Kowalsky sah dem in die Stadt zurückfahrenden Taxi nach, bis es aus der Sicht entschwunden war, und machte sich auf den Weg. Er fand die Seitenstraße, die ihm von einem auf der Terrasse be-dienenden Cafehauskellner, den er im Vorbeigehen befragt hatte, genannt worden war, sehr rasch. Der Wohnblock sah ziemlich neu aus, und Kowalsky dachte, daß sich das Geschäft mit dem fahrbaren Erfrischungsstand auf dem Bahnsteig für die Jo-Jos gut entwickelt haben mußte. Vielleicht hatten sie den Kiosk bekommen, mit dem Madame Jo-Jo seit Jahren liebäugelte. Das würde die Verbesserung ihres Lebensstandards hinreichend erklären. Und für die kleine Sylvie war es in jedem Fall besser, in dieser Wohngegend aufzuwachsen als in der Nähe der Docks. Bei dem Gedanken an seine Tochter und die unsinnige Überlegung, die er ihretwegen soeben angestellt hatte, blieb er am Fuß der Treppe, die zu dem Wohnblock hinaufführte, stehen. Was hatte Jo-Jo am Telephon gesagt — eine Woche? Vielleicht vierzehn Tage? Das war doch nicht möglich!

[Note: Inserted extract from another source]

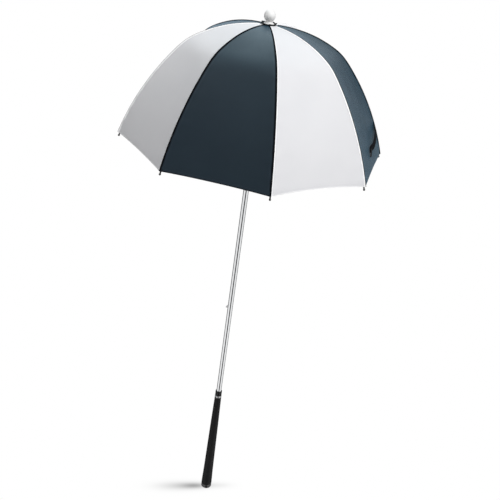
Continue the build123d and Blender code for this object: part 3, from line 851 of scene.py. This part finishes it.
# bright and dark upright bands, which only reflections see
place = wt.nodes.new("ShaderNodeTexCoord")
split = wt.nodes.new("ShaderNodeSeparateXYZ")
link(wt, place, "Generated", split, 0)
turn = math_node(wt, "ARCTAN2", split.outputs[1], split.outputs[0])
phase = math_node(wt, "MULTIPLY", math_node(wt, "SUBTRACT", turn, BAND_AT), BANDS)
wave = math_node(wt, "SUBTRACT", 0.5, math_node(wt, "MULTIPLY", math_node(wt, "COSINE", phase), 0.5))
ramp = wt.nodes.new("ShaderNodeValToRGB")
ramp.color_ramp.elements[0].position = DARK_SHARE
ramp.color_ramp.elements[0].color = (0.01, 0.011, 0.013, 1)
ramp.color_ramp.elements[1].position = LIGHT_SHARE
ramp.color_ramp.elements[1].color = (1, 1, 1, 1)
wt.links.new(wave, ramp.inputs[0])
banded = background(BAND_STRENGTH)
wt.links.new(ramp.outputs[0], banded.inputs["Color"])
# a soft panel high behind the umbrella, for the cloth's gloss
facing = node(wt, "ShaderNodeVectorMath", operation="DOT_PRODUCT")
link(wt, place, "Generated", facing, 0)
facing.inputs[1].default_value = tuple(polar(math.cos(PANEL_UP), PANEL_AZ, math.sin(PANEL_UP)))
panel_span = node(wt, "ShaderNodeMapRange", interpolation_type="SMOOTHSTEP")
panel_span.inputs["From Min"].default_value = math.cos(PANEL_EDGE)
panel_span.inputs["From Max"].default_value = math.cos(PANEL_CORE)
wt.links.new(facing.outputs["Value"], panel_span.inputs["Value"])
shining = background(0.0)
shining.inputs["Color"].default_value = (0.70, 0.92, 1.0, 1)
wt.links.new(math_node(wt, "MULTIPLY", panel_span.outputs[0], PANEL_STRENGTH), shining.inputs["Strength"])
reflected = wt.nodes.new("ShaderNodeAddShader")
wt.links.new(banded.outputs[0], reflected.inputs[0])
wt.links.new(shining.outputs[0], reflected.inputs[1])
path = wt.nodes.new("ShaderNodeLightPath")
indirect = choose("Is Glossy Ray", background(AMBIENT), reflected)
wt.links.new(choose("Is Camera Ray", indirect, background(1.0)).outputs[0], output.inputs[0])

# ------------------------------------------------------------------ light
KEY_AZ, KEY_UP, KEY_ENERGY, KEY_ANGLE = math.radians(305), math.radians(55), 2.35, 0.9
key_data = bpy.data.lights.new("key", "SUN")
key_data.energy = KEY_ENERGY
key_data.angle = KEY_ANGLE
key = bpy.data.objects.new("key", key_data)
bpy.context.scene.collection.objects.link(key)
towards = polar(math.cos(KEY_UP), KEY_AZ, math.sin(KEY_UP))
key.rotation_mode = "QUATERNION"
key.rotation_quaternion = towards.to_track_quat("Z", "Y")

scene = bpy.context.scene
scene.view_settings.view_transform = "Standard"
scene.view_settings.look = "None"
scene.view_settings.exposure = 0.0
scene.view_settings.gamma = 1.0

Er rannte die Treppe hinauf und las die Namensschilder an den Briefkästen, die in doppelter Reihe an der linken Wand der Eingangshalle befestigt waren. Auf einem Schild stand» Grzybowski, Apartment 23«. Er beschloß, nicht auf den Aufzug zu warten, denn die Wohnung lag im zweiten Stock.
An der Tür zum Apartment 23 befand sich eine kleine weiße Karte, die in ein für das Namensschild vorgesehenes Rähmchen gesteckt war. In Schreibmaschinenschrift stand» Grzybowski «darauf. Die Tür war am Ende des Korridors und wurde von den Türen der Apartments 22 und 24 flankiert. Kowalsky klingelte. Die Tür öffnete sich, und aus dem Spalt heraus fuhr der Griff einer Spitzhacke auf seinen Schädel nieder. Der Schlag riß ihm die Haut auf, prallte jedoch mit einem dumpfen Knall von seiner Schädeldecke ab. Gleichzeitig wurden zu beiden Seiten des Polen die Türen der angrenzenden Apartments 22 und 24 aufgerissen, aus denen eine Anzahl Männer herausstürzte. Alles das spielte sich in Bruchteilen von Sekunden ab. Kowalsky sah rot. Obschon seine Reaktionsfähigkeit sonst nicht die schnellste war, gab es eine Technik, die er wie kein zweiter beherrschte — die des Kämpfens.